One of the primary purposes of the Lanham Act is to guard against consumer deception regarding the source of goods and services. See, e.g., id. (citing Ameritech, Inc. v. American Info. Techs. Corp., 811 F.2d 960, 964 (6th Cir.1987)). In trademark infringement case, public interest "is most often synonym for the right of the public not to be deceived or confused." Opticians Ass'n v. Independent Opticians, 920 F.2d 187, 197 (3d Cir.1990). Because plaintiff has failed to demonstrate a significant likelihood of confusion among an appreciable number of consumers, "the court does not believe that the public interest demands preliminary injunctive relief." Packerware, 895 F. Supp. at 1453. The court concludes that the public interest is best served by permitting defendants to continue using the PRIMEDIA name pending final resolution of this case.

In conclusion, the court finds that plaintiff has failed to present evidence sufficient to warrant a preliminary injunction. Plaintiff has failed to demonstrate that its right to relief is clear and unequivocal.

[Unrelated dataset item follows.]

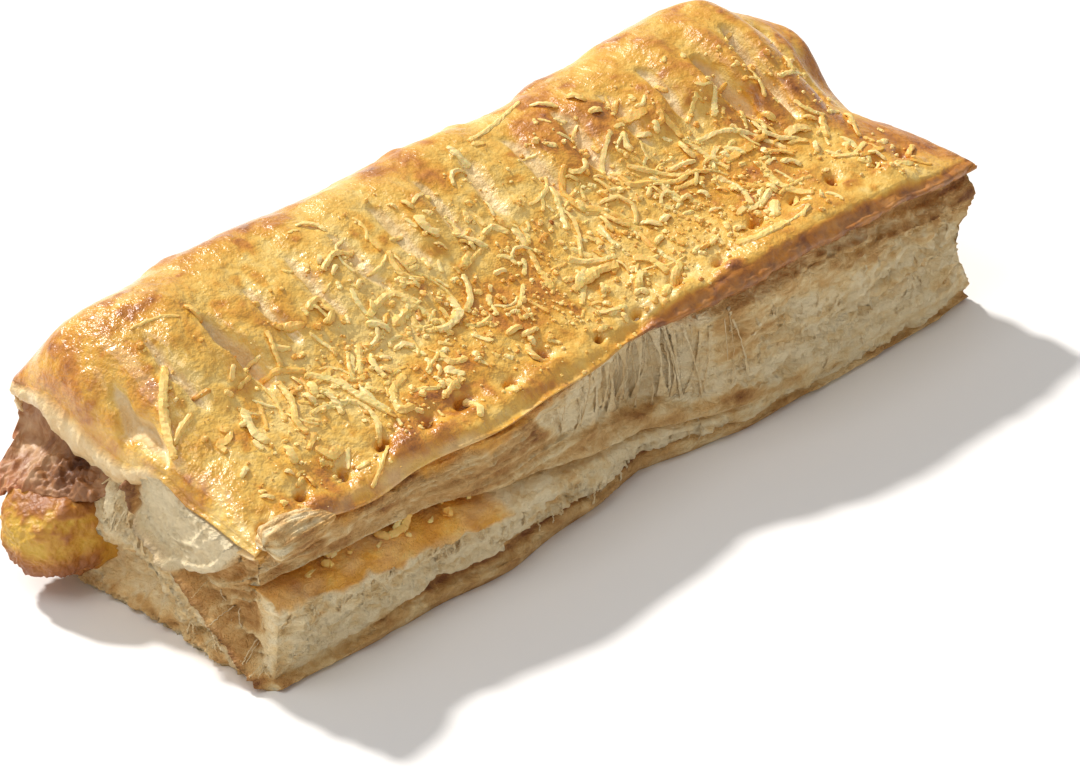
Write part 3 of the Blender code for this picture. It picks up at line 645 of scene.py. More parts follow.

See Chemical Weapons Working Group, 111 F.3d at 1489.

IT IS THEREFORE, ORDERED that plaintiff PRIME MEDIA, Inc.'s motion for a preliminary injunction (Doc. 7) is denied.

Copies of this order shall be mailed to counsel of record for the parties.



[1] The Tenth Circuit has adopted a modified interpretation of the likelihood-of-success requirement when the movant establishes the other three requirements. See City of Chanute v. Kansas Gas & Electric Co., 754 F.2d 310 (10th Cir. 1985). Because plaintiff has failed to satisfy the other three requirements necessary for a preliminary injunction, the court does not apply the modified interpretation to plaintiff's claims.

[2] For plaintiff to succeed on its trademark dilution claim, in addition to proving a likelihood of confusion, it must establish that its mark is a famous mark. 15 U.S.C. § 1125(c) provides factors for the court to consider in evaluating whether a mark is famous. Because plaintiff has failed to establish a likelihood of confusion, the court finds it unnecessary to determine whether plaintiff's mark is famous.